POEM TO ANNOTATE: "Fox"

    Class Objectives:

  • To examine poetry and conversations on poetry from Rich’s most recently published books

  • Reflect on the ways in which the location of the poet becomes the material of the poetry and what that means

  • Discuss the continuity of themes and imagery in Rich’s oeuvre

  • Discuss the use of formal technique in Rich’s later poetry

    The prose pieces for this class are particularly interesting because the interviewer ask some questions that resonate with the questions we have raised in discussion of her poetry. Take the time to read the interviews, and pay particular attention to what Rich has to say about the specific poems from Midnight Salvage, about the role of poetry in the public sphere (and poetic language), and about her conscious artistry.



    Reading Notes and Discussion Questions

    “A Long Conversation”

    1.

    Comment on the form of the poem. Is this a “theatre of voices” and if so, in what sense? Rich comments in her interview with Rachel Spence, “Today, there’s a banalizing tendency to read all literature as autobiographical, to discount the real work of the imagination. I’ve been creating characters as the novelist or playwright might” (138).
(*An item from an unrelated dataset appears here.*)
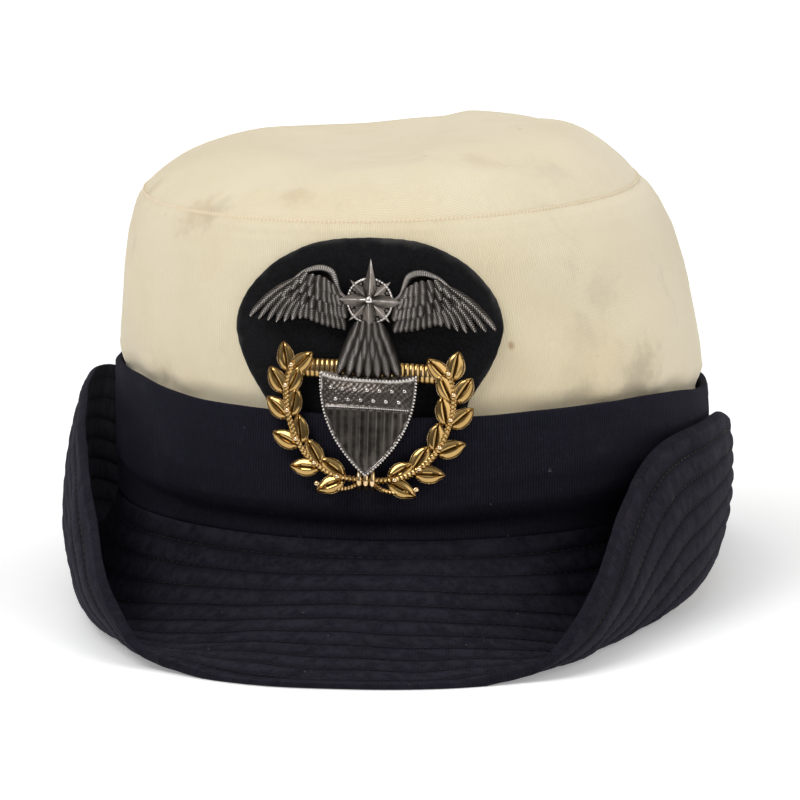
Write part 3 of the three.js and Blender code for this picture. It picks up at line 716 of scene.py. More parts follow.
# Stitch rows on both faces of the brim: each face has its thread just above the groove.
def makeBrimStitches(upperThread, underThread):
    parts, upper, lower = brimFaces(anglesRound(seamPoints))
    stitch = stitchShape(brim["stitchLength"], brim["stitchRadius"])
    sides = [("brimStitchesUpper", upper, gridNormals(upper), upperThread)]
    sides.append(("brimStitchesUnder", lower, -gridNormals(lower), underThread))
    for name, face, normal, material in sides:
        columns = [int(np.argmin(np.abs(parts - part))) for part in stitchParts()]
        shape = together([stitchesAlong(face[:, column], normal[:, column], stitch) for column in columns])
        shape["points"][:, 2] = np.maximum(shape["points"][:, 2], 0)
        makePiece(name, shape, material)


# felt tab behind the badge: its middle, how finely it is drawn, and its fringe
backing = {
    "thick": 2.0,
    "centreX": -1.3,
    "middle": 78.0,
    "around": 220,
    "rings": 26,
    "fray": 0.05,
}
# half-width and height of the outline, from the top down to the foot behind the band
backingOutline = np.array([
    [0, 105.4], [8.5, 104.9], [16, 103.2], [25.0, 98.3], [31.8, 90.8], [34.5, 83.5],
    [33.8, 77.5], [31.2, 71], [27.8, 65.5], [25.8, 61], [24, 46],
])


# A smooth line through points: between two of them a cubic whose end slopes are half the
# difference of the neighbours on either side.
def smoothLine(points, count):
    points = np.asarray(points, float)
    padded = np.vstack([2 * points[0] - points[1], points, 2 * points[-1] - points[-2]])
    at = np.linspace(0, len(points) - 1, count)
    row = np.minimum(at.astype(int), len(points) - 2)
    return cubic(points, (padded[2:] - padded[:-2]) / 2, row, (at - row)[:, None])


# A closed line of points set out again at even steps of its length.
def evenly(points, count):
    closed = np.vstack([points, points[:1]])
    lengths = lengthsAlong(closed)
    at = np.linspace(0, lengths[-1], count, endpoint=False)
    return valuesAt(at, lengths, closed)


# A point in front of the crown at a width x and a height, moved out by out: the angle is found by
# stepping towards the width, a few times over.
def beforeCrown(x, heights, out):
    angles = np.degrees(np.arcsin(np.clip(x / head["halfWidth"], -0.99, 0.99)))
    for turn in range(12):
        points = crownAt(angles, heights)
        angles = angles + np.degrees((x - points[:, 0]) / head["halfWidth"])
    return crownAt(angles, heights) + np.asarray(out)[..., None] * ovalNormal(angles)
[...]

    Who are the characters in this “long conversation”? In what sense are they having a conversation?

    With respect to her “figures of resistance” embodied in the poem, Rich says they are “many characters, both historical and invented, male and female, who I listen in on…. I’m not trying to iconize, but to lay an ear to what’s under the surface” (141). How do you understand this? What does it mean to iconize the figures/speakers poetry, and how does Rich manage – if she does – to avoid this. In what sense are we listening in?

    According to Rachel Spence, Rich’s poetry engages in a “vehement critique of capitalist North America.” To what extent do you find this to be true? How or where do you see this?

    What elements of Rich’s poetry – either formalistic or thematic – seem new here? What resonate with earlier poems?

    In her essay, "Blood, Bread, and Poetry," Rich describes a type of art that she admires: "This kind of art -- like the art of so many others uncanonized in the dominant culture -- is not produced as a commodity, but as part of a long conversation with the elders and with the future" (252). To what extent does this poem present such "A Long Conversation"? Who are the elders? To what future does it lean?

    2.

    Fox

    How is the fox imagined in this poem? What iconic or symbolic role does she play? How does this compare with the earlier manifestation of “Fox” in Rich’s poetry (5:30AM p. 33-4 and Sources p.101)?

    How does this poem take up history? She writes: “I needed history of fox briars of legend it was said she / had run through” (6-7). Why is “history of fox” – and note it is not “the fox” – important? She says of her poem “Readings of History” that it asks the question “Why does history matter? Why know it?” In what sense does this poem suggest that history matters? Why does the poet need it?

    How is gender or sexuality represented in the poem? In what sense is this part of the poetic process she describes on pp. 139-141: “What drives my poetry, always, is the need to see revealed what isn’t necessarily apparent or obvious – to uncover ‘lies, secrets, and silences.’ For me it is always a question of language as a probe into the unknown or unfamiliar. In the 1950s and early 1960s gender and sexuality were a field of lies, secrets and silences. I didn’t make poetry out of theories; I wrote from the need to make open and visible what was obscure and unspeakable.” How is the representation of gender and sexuality changed, if at all, from the earlier poems?

    Please listen to Rich’s reading of “Fox” available from Norton Poets Online website. Take into consideration Charles Altieri’s question of the music in Rich’s poetry on page 131: “When I hear you read, I think there are two separate registers of rhythm – one in the syntax as it unfolds and another, more abstract, dimly heard music of large patterns. Are you at all conscious of seeking such effects, and, if you are, can you tell us some of what you do to achieve them, or at least let them come through and not muffle them?” Read her answer, and decide what rhythms are at play in this poem. Also consider “A Long Conversation” in this light; it has more room to develop large patterns.